**AIM OF THE EXERCISE**
Reproduce all of the data exactly.

------ SUPPLIED MATERIAL

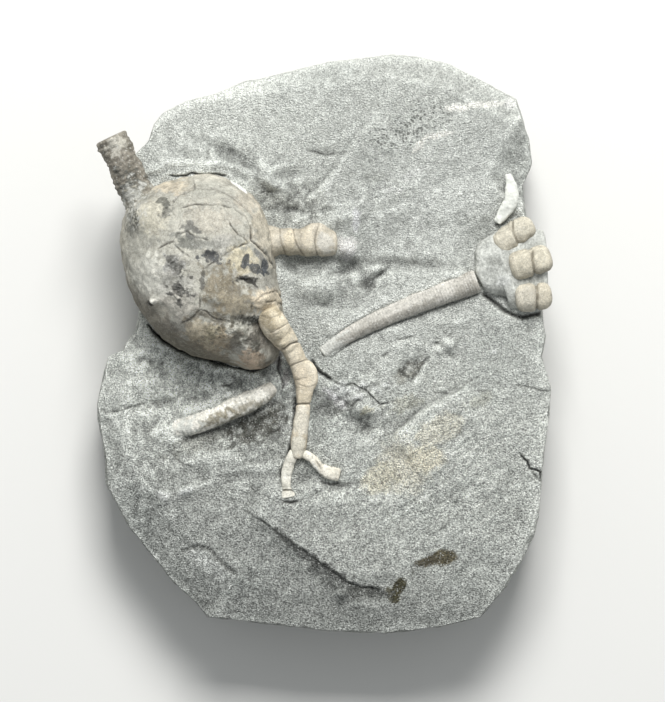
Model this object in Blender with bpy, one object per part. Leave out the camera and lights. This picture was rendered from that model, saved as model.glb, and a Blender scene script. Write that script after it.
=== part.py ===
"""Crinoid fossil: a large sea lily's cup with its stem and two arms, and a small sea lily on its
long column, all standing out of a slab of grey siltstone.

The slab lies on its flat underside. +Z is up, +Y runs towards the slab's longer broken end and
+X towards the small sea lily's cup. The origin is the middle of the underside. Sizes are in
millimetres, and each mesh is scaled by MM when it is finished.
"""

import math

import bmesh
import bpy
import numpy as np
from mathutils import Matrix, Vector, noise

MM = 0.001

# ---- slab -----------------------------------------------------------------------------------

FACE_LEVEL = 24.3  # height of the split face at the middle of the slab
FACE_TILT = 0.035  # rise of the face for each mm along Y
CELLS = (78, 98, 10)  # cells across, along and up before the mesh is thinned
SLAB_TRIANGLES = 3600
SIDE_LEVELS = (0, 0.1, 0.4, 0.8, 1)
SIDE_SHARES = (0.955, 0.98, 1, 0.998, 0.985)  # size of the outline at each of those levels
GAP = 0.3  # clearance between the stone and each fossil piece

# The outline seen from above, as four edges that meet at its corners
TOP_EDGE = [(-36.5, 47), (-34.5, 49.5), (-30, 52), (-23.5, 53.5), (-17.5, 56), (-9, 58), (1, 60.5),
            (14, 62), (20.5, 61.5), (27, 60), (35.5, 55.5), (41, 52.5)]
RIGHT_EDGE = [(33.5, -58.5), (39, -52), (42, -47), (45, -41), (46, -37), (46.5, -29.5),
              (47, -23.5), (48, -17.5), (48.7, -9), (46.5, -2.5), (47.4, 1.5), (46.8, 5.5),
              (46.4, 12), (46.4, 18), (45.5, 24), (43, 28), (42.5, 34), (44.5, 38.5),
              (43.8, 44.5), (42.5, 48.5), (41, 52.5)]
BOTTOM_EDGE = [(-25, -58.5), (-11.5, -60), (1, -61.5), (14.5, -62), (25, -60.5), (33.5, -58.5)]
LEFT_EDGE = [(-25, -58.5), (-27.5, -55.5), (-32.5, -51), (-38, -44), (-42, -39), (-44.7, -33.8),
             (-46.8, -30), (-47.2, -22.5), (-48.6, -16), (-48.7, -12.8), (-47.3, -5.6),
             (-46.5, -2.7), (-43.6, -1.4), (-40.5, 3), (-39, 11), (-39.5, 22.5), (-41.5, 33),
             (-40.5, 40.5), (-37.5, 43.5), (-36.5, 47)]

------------

**ANSWER**
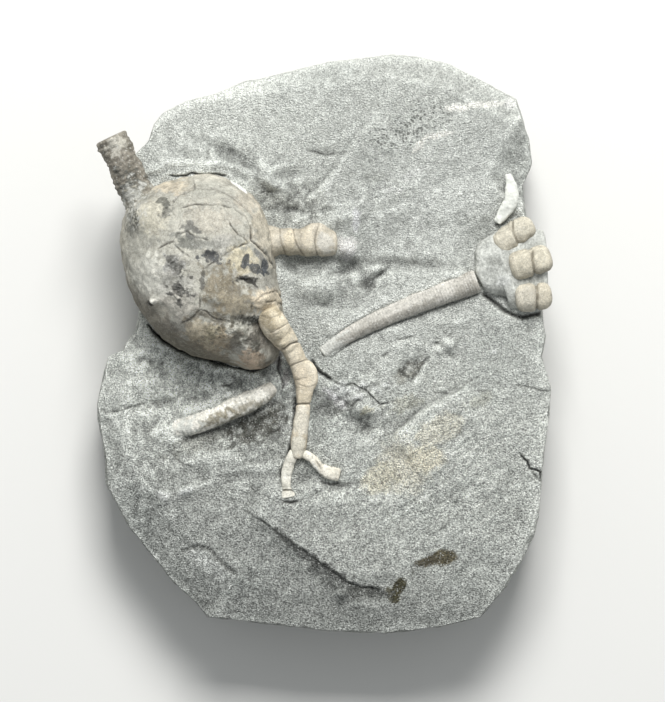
Model this object in Blender with bpy, one object per part. Leave out the camera and lights. This picture was rendered from that model, saved as model.glb, and a Blender scene script. Write that script after it.
=== part.py ===
"""Crinoid fossil: a large sea lily's cup with its stem and two arms, and a small sea lily on its
long column, all standing out of a slab of grey siltstone.

The slab lies on its flat underside. +Z is up, +Y runs towards the slab's longer broken end and
+X towards the small sea lily's cup. The origin is the middle of the underside. Sizes are in
millimetres, and each mesh is scaled by MM when it is finished.
"""

import math

import bmesh
import bpy
import numpy as np
from mathutils import Matrix, Vector, noise

MM = 0.001

# ---- slab -----------------------------------------------------------------------------------

FACE_LEVEL = 24.3  # height of the split face at the middle of the slab
FACE_TILT = 0.035  # rise of the face for each mm along Y
CELLS = (78, 98, 10)  # cells across, along and up before the mesh is thinned
SLAB_TRIANGLES = 3600
SIDE_LEVELS = (0, 0.1, 0.4, 0.8, 1)
SIDE_SHARES = (0.955, 0.98, 1, 0.998, 0.985)  # size of the outline at each of those levels
GAP = 0.3  # clearance between the stone and each fossil piece

# The outline seen from above, as four edges that meet at its corners
TOP_EDGE = [(-36.5, 47), (-34.5, 49.5), (-30, 52), (-23.5, 53.5), (-17.5, 56), (-9, 58), (1, 60.5),
            (14, 62), (20.5, 61.5), (27, 60), (35.5, 55.5), (41, 52.5)]
RIGHT_EDGE = [(33.5, -58.5), (39, -52), (42, -47), (45, -41), (46, -37), (46.5, -29.5),
              (47, -23.5), (48, -17.5), (48.7, -9), (46.5, -2.5), (47.4, 1.5), (46.8, 5.5),
              (46.4, 12), (46.4, 18), (45.5, 24), (43, 28), (42.5, 34), (44.5, 38.5),
              (43.8, 44.5), (42.5, 48.5), (41, 52.5)]
BOTTOM_EDGE = [(-25, -58.5), (-11.5, -60), (1, -61.5), (14.5, -62), (25, -60.5), (33.5, -58.5)]
LEFT_EDGE = [(-25, -58.5), (-27.5, -55.5), (-32.5, -51), (-38, -44), (-42, -39), (-44.7, -33.8),
             (-46.8, -30), (-47.2, -22.5), (-48.6, -16), (-48.7, -12.8), (-47.3, -5.6),
             (-46.5, -2.7), (-43.6, -1.4), (-40.5, 3), (-39, 11), (-39.5, 22.5), (-41.5, 33),
             (-40.5, 40.5), (-37.5, 43.5), (-36.5, 47)]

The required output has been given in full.